## What you are asked to do
Repeat every line below exactly, word for word.
**** Recorded data ****
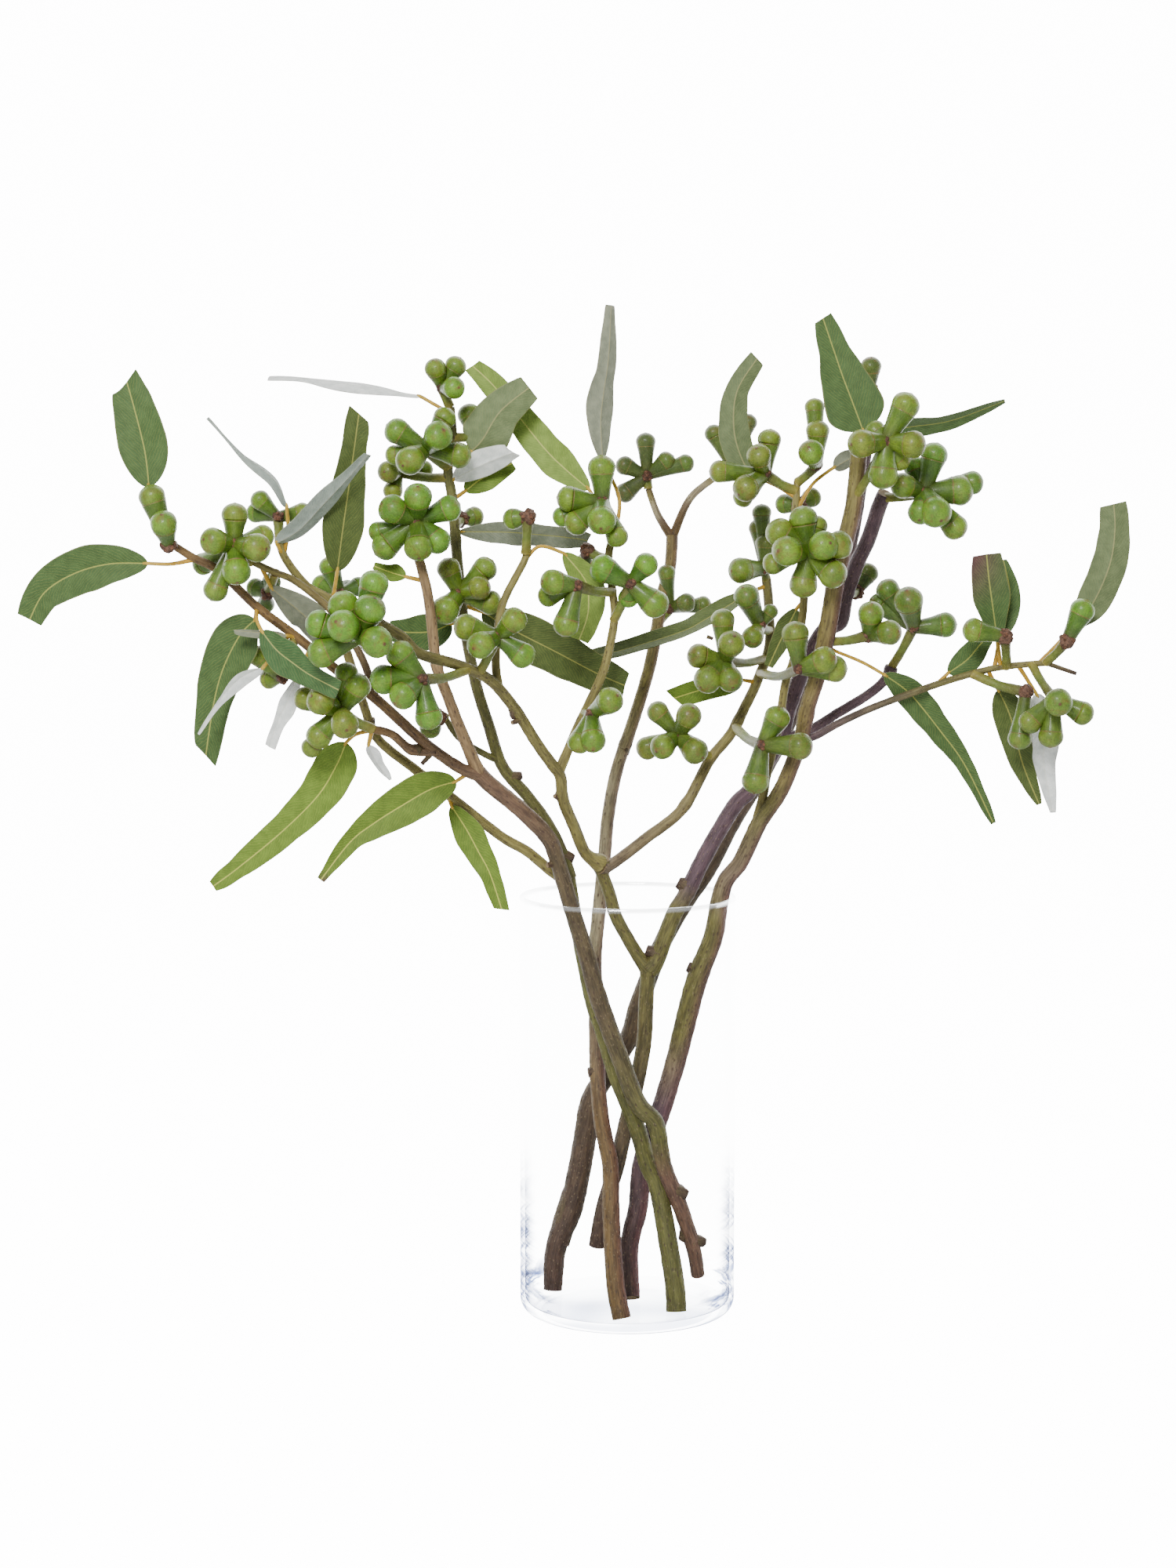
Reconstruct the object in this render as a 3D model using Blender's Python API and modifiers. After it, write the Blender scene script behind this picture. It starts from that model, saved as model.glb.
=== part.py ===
"""Six cut eucalyptus sprigs with gum nuts, standing in a glass cylinder vase.

Metres, +Z up, with the origin under the vase on its axis and the front towards -Y.
Routes are lists of (x, z, y) in millimetres: x and z are read in the upright plane through the
vase's axis, as an eye 1.5 m in front of it sees them, and y is the depth behind that plane.
"""
import math

import bmesh
import bpy
from mathutils import Matrix, Vector

MM = 0.001
EYE = Vector((-18.7, -1500.0, 397.0))
CLEARANCE = 0.3

VASE_DIAMETER = 102.0
VASE_HEIGHT = 200.0
VASE_WALL = 2.2
VASE_FLOOR = 5.0
VASE_CORNER = 7.0
VASE_SEGMENTS = 36

THICK_WOOD = 2.65
WOOD_SIDES_LEVEL = 1
TWIG_SIDES_LEVEL = 0
PETIOLE_WIDTH = 2.0
BLADE_THICKNESS = 0.8
BLADE_STEPS = 5
BLADE_FOOT = 0.14
BLADE_SWELL = 0.8
BLADE_TAPER = 1.35
HUB_RADIUS = 3.0
PEDUNCLE_RADIUS = 2.2
NUT_SIDES = 5
NUT_LENGTH = 2.35
LARGE_NUT = 6.8
LARGE_NUT_RINGS = ((0.0, 0.0, 0.0), (0.84, 1.0, -0.5), (1.06, 1.0, 0.05), (0.7, 1.0, 0.6),
                   (0.0, 1.0, 0.86))
SMALL_NUT_RINGS = ((0.0, 0.0, 0.0), (1.06, 1.0, -0.1), (0.75, 1.0, 0.55), (0.0, 1.0, 0.86))

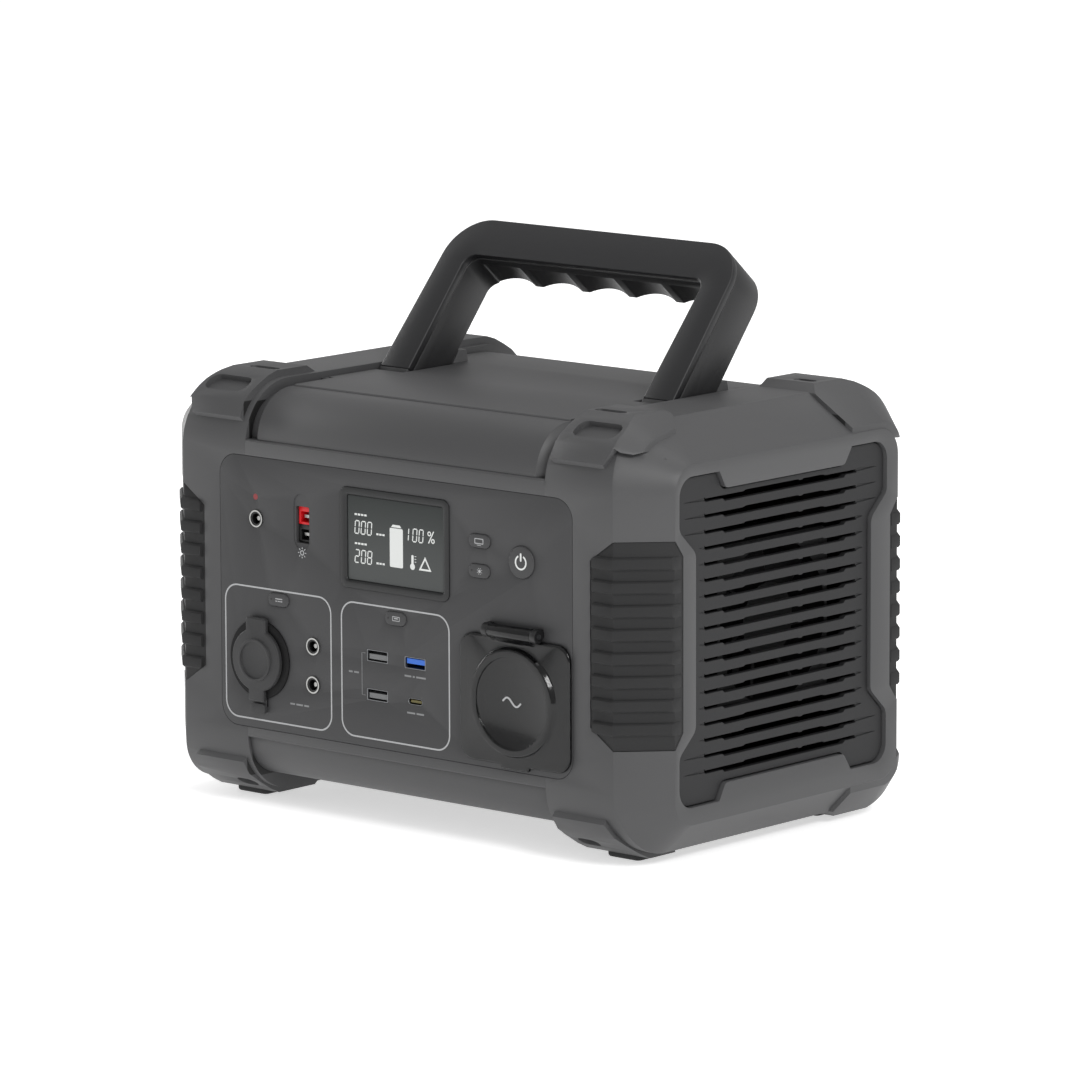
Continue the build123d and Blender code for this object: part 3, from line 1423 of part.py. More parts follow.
****
## The solution
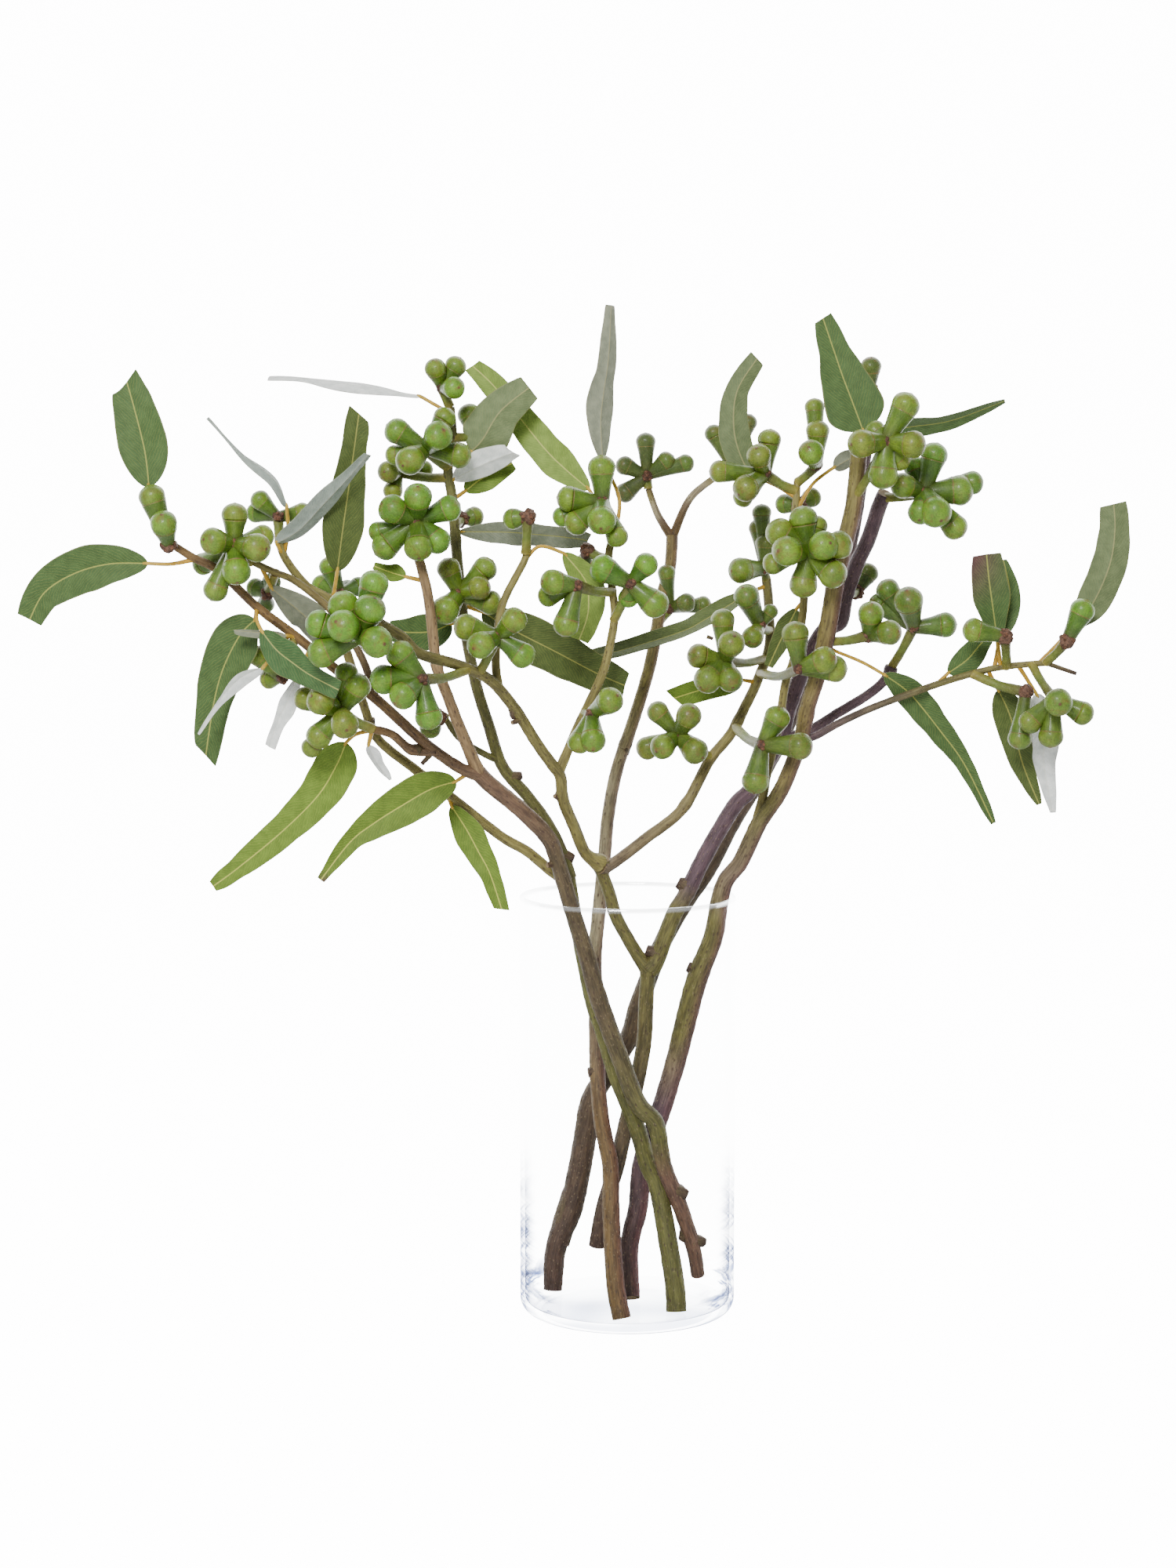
Reconstruct the object in this render as a 3D model using Blender's Python API and modifiers. After it, write the Blender scene script behind this picture. It starts from that model, saved as model.glb.
=== part.py ===
"""Six cut eucalyptus sprigs with gum nuts, standing in a glass cylinder vase.

Metres, +Z up, with the origin under the vase on its axis and the front towards -Y.
Routes are lists of (x, z, y) in millimetres: x and z are read in the upright plane through the
vase's axis, as an eye 1.5 m in front of it sees them, and y is the depth behind that plane.
"""
import math

import bmesh
import bpy
from mathutils import Matrix, Vector

MM = 0.001
EYE = Vector((-18.7, -1500.0, 397.0))
CLEARANCE = 0.3

VASE_DIAMETER = 102.0
VASE_HEIGHT = 200.0
VASE_WALL = 2.2
VASE_FLOOR = 5.0
VASE_CORNER = 7.0
VASE_SEGMENTS = 36

THICK_WOOD = 2.65
WOOD_SIDES_LEVEL = 1
TWIG_SIDES_LEVEL = 0
PETIOLE_WIDTH = 2.0
BLADE_THICKNESS = 0.8
BLADE_STEPS = 5
BLADE_FOOT = 0.14
BLADE_SWELL = 0.8
BLADE_TAPER = 1.35
HUB_RADIUS = 3.0
PEDUNCLE_RADIUS = 2.2
NUT_SIDES = 5
NUT_LENGTH = 2.35
LARGE_NUT = 6.8
LARGE_NUT_RINGS = ((0.0, 0.0, 0.0), (0.84, 1.0, -0.5), (1.06, 1.0, 0.05), (0.7, 1.0, 0.6),
                   (0.0, 1.0, 0.86))
SMALL_NUT_RINGS = ((0.0, 0.0, 0.0), (1.06, 1.0, -0.1), (0.75, 1.0, 0.55), (0.0, 1.0, 0.86))

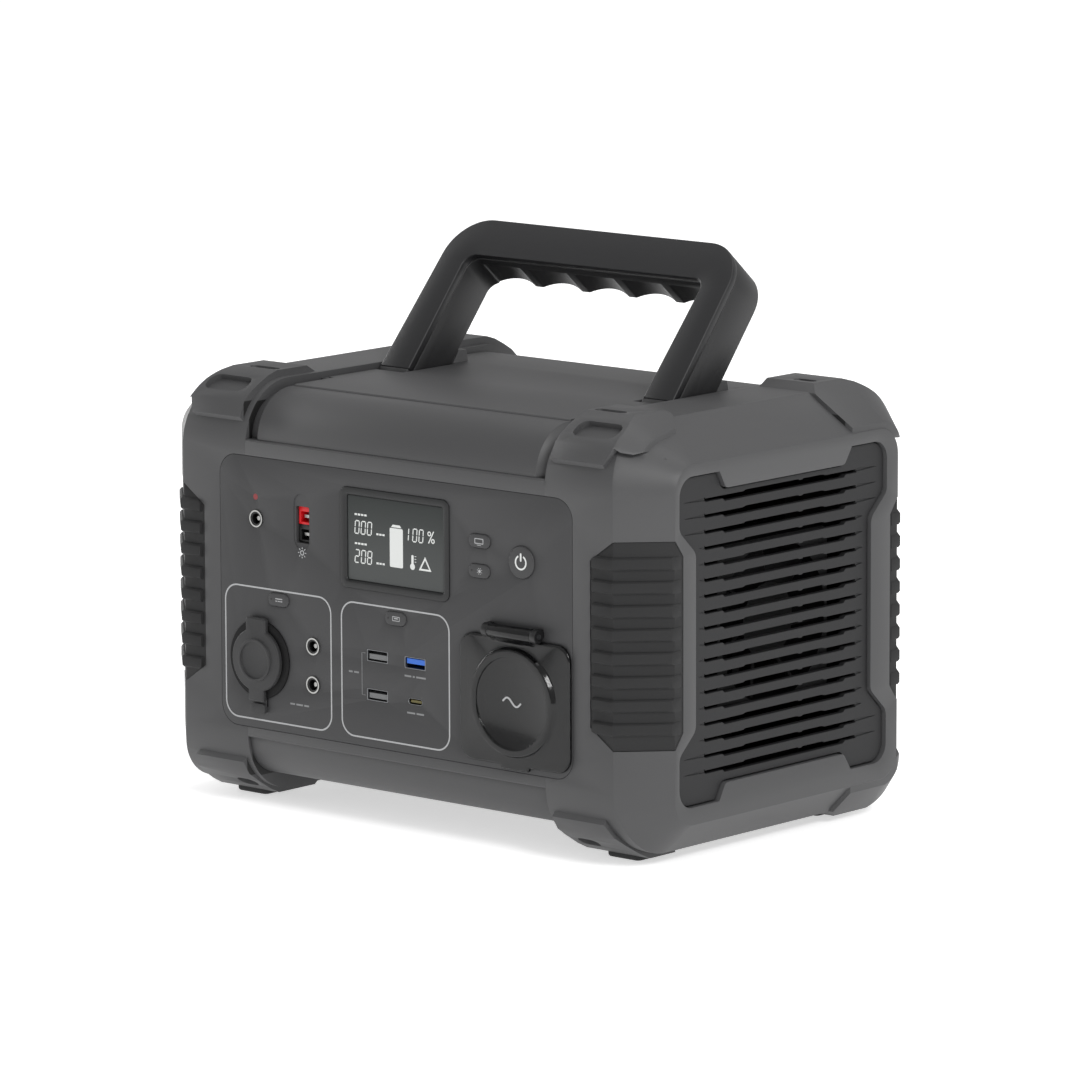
Continue the build123d and Blender code for this object: part 3, from line 1423 of part.py. More parts follow.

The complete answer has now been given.